#### Work to do:
Look through the data below and work out how many lines contain the string "manifold". Give the number alone.

#### Data lines:
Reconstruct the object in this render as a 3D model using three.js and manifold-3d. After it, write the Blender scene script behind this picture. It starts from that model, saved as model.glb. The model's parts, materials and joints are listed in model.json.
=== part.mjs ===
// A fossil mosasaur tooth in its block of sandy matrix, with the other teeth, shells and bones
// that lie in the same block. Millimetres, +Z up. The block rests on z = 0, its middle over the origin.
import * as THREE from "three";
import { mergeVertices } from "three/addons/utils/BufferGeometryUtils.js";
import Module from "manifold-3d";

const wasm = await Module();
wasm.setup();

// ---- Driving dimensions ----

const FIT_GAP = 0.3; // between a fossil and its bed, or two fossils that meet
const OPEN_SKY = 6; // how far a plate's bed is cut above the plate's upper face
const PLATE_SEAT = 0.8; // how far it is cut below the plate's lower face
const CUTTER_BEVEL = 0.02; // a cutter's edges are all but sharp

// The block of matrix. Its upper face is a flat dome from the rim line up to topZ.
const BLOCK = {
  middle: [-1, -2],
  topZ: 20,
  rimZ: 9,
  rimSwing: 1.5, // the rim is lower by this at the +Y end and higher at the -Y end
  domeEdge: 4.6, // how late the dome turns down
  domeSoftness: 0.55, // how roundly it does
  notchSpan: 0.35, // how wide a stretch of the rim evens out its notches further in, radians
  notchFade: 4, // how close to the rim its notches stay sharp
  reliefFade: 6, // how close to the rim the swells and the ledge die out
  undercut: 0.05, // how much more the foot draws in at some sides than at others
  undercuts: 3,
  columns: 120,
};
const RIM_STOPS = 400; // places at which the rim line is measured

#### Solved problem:
2